The Great Old One Warlock is a good generalist, with a good mix of all of the Warlock’s capabilities. They don’t seem to favor any one role in the party, which leaves you a lot of room to build an effective Warlock without being pushed toward one play style.

  1. Awakened Mind: Initially this is just a way to communicate telepathically. The duration is short, so you’re going to use it at short range simply because you can’t get very far before the duration expires. It has almost no mechanical impact until you pick up Clairvoyant Combatant.
  2. Great Old One Spells.: An eclectic mix with a good mix of debuffs, save-or-suck, area control, and utility options.
    1. Level 1: Two great single-target control effects, but they will become obsolete beyond low levels since they don’t scale with upcasting.
    2. Level 2: Detect Thoughts is only situationally useful. Phantasmal Force is a powerful save-or-suck option.
    3. Level 3: Clairvoyance is a fantastic scouting option if you have a normal number of spell slots like literally any other spellcaster, but Warlocks really need to save their spell slots for something more significant and impactful. Hunger of Hadar is absolutely amazing area control.
    4. Level 4: Confusion is unreliable, but Summon Aberration is great.
    5. Level 5: Modify Memory is only situationally useful, but with Eldritch Hex you can cast it without Somatic/Verbal components, allowing you to safely use it mid-conversation, thereby making it much more powerful. Telekinesis is a great utility, and you can use it to hoist melee-only enemies into mid-air.
  3. Psychic Spells: Psychic damage is rarely resisted, allowing you to use direct damage spells with much less caution than many spellcasters. The ability to cast Enchantment/Illusion components subtly can be very helpful in social situations where casting spells can be considered hostile.
  4. Clairvoyant Combatant: Excellent both offensively and defensively. Melee Pact of the Blade builds will enjoy the defensive benefits more than most Warlocks, but any Warlock will enjoy Advantage with Eldritch Blast. Of course, you can do the same thing with Darkness and Devil’s Sight with a better duration and no saving throws.

    This competes for your Bonus Action with Hex, so you’ll need to pick which one you want to use first. You can reapply Hex, but not Clairvoyant Combatant, so save Clairvoyant Combatant for powerful single enemies, then use it before applying Hex until you get Eldritch Hex, at which point you should reverse the order so that your target has Disadvantage on the Wisdom save.

    You only get to use this once per Short or Long Rest, so you can’t afford to use it in every fight. You can recharge it with a spell slot, but only do that if you have multiple fights with single powerful foes that justify it.

  5. Eldritch Hex: Disadvantage on saves against a chosen ability score allows you and your party to easily save-or-suck your target to death.
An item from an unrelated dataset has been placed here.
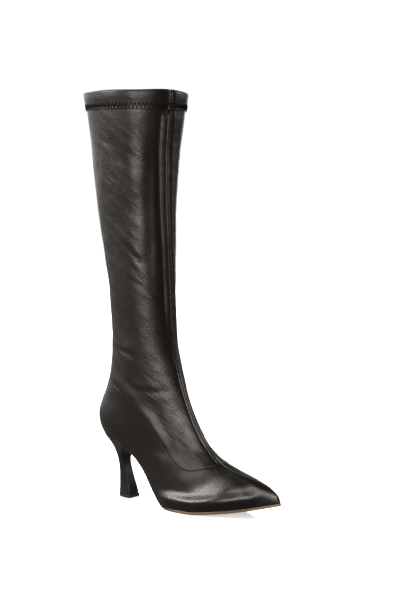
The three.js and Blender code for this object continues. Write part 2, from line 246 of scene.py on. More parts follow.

The only problem is that most save-or-suck spells require Concentration, and, if you cast a Concentration spell, you stop concentrating on Hex, thereby losing the benefits of Eldritch Hex. You’ll need to rely on your friends or look for spells that don’t need Concentration.

    This works very well with Clairvoyant Combatant.

  6. Create Thrall: Summon Aberration is a good spell. The ability to remove the Concentration requirement is great, too, allowing you to keep Concentration on Hex so that you and your aberration can get a damage bonus. The Temporary Hit Points also mean that your aberration is unusually durable.

    However, you’re casting Summon Aberration at level 5, and it will never improve. This means that your aberration will become relatively less threatening as you gain levels, making it less and less impactful over time. It’s still good, but it won’t keep pace with regular spellcasters who are summoning creatures.